What you should do: Copy all lines below containing "each".

Scripts that build objects:
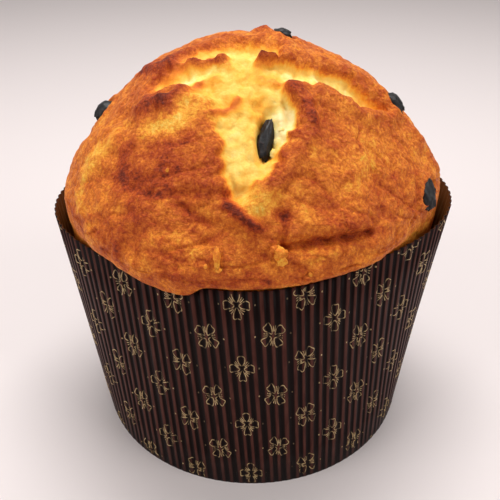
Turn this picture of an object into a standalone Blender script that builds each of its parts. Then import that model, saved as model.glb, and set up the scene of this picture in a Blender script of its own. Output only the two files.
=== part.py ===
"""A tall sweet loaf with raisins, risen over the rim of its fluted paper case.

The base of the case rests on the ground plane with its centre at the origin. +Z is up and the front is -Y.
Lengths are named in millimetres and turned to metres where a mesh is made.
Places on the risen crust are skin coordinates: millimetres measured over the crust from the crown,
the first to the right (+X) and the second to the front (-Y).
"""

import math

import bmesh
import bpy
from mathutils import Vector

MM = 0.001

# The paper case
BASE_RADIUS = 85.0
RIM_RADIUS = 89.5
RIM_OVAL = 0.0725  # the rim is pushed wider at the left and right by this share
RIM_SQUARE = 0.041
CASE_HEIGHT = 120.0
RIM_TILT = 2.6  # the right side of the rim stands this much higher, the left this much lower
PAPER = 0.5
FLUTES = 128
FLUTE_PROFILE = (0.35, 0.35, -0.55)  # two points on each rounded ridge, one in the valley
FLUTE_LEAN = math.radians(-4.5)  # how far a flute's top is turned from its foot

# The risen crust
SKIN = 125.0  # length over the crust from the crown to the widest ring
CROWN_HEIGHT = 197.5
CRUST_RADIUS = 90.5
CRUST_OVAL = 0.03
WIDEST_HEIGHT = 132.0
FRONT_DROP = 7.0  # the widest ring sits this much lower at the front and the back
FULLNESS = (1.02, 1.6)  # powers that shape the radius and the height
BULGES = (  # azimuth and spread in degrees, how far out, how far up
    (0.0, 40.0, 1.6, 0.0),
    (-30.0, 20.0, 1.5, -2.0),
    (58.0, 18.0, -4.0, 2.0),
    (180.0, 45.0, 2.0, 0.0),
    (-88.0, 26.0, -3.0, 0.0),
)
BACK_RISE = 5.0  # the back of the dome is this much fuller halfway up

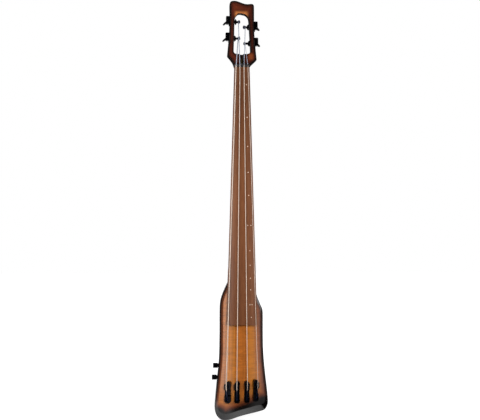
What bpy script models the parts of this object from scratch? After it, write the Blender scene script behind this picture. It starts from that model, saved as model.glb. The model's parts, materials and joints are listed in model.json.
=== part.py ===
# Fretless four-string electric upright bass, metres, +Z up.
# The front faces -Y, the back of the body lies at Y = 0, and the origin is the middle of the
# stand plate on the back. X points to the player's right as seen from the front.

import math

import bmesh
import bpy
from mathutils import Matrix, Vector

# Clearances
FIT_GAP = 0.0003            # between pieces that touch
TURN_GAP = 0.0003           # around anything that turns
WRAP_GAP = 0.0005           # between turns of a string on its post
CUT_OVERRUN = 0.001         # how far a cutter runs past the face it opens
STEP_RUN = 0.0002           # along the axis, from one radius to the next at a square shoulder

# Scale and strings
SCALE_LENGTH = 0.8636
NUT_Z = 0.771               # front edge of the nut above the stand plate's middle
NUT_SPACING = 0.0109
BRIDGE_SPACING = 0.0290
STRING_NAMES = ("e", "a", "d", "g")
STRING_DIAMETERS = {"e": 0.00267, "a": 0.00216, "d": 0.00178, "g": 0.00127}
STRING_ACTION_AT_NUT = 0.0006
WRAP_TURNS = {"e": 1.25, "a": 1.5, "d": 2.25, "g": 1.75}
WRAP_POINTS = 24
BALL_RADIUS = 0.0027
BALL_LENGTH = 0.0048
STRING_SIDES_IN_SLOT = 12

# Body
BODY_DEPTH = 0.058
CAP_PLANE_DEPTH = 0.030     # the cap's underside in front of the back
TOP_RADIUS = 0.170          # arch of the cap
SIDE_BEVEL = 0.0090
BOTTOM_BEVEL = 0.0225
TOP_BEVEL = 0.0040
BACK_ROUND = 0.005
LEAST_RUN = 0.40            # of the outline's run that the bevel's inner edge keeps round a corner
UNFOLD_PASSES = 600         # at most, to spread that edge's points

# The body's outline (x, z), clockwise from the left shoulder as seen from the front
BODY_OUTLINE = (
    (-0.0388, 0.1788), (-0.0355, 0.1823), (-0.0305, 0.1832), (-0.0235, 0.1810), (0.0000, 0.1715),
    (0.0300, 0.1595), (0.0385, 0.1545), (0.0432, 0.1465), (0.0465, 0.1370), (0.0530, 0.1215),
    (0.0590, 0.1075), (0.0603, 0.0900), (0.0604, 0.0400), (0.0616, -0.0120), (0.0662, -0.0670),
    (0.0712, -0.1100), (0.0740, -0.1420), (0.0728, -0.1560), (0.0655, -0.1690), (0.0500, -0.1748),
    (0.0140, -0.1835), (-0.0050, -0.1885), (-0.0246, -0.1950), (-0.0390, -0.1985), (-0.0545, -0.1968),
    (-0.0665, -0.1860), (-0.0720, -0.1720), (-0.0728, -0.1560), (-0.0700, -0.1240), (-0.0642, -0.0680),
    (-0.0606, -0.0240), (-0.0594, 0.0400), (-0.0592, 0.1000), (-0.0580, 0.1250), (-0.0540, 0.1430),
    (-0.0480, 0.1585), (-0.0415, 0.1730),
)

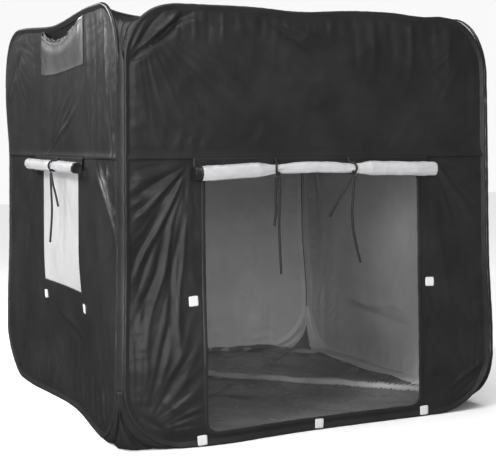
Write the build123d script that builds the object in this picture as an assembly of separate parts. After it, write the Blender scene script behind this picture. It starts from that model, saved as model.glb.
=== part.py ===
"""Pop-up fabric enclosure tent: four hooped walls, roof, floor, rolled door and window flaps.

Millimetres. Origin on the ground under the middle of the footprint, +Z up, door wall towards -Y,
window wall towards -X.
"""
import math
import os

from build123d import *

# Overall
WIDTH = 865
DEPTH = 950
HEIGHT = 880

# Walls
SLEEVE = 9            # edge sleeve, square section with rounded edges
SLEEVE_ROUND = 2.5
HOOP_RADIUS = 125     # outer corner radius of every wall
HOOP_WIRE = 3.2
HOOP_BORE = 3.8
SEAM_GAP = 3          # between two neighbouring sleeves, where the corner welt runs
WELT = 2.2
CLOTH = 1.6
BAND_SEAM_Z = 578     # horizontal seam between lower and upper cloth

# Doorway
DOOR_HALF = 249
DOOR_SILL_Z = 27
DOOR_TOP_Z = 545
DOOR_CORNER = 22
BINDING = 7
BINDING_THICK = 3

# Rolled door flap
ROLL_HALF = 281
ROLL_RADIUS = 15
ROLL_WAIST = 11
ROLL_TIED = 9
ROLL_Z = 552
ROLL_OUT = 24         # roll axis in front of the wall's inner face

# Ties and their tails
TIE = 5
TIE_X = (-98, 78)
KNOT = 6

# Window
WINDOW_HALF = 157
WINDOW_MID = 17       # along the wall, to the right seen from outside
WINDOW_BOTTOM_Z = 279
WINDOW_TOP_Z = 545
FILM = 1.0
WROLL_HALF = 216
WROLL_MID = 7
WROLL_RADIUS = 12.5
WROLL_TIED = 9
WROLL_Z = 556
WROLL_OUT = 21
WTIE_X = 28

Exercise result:
Turn this picture of an object into a standalone Blender script that builds each of its parts. Then import that model, saved as model.glb, and set up the scene of this picture in a Blender script of its own. Output only the two files.
FLUTE_PROFILE = (0.35, 0.35, -0.55)  # two points on each rounded ridge, one in the valley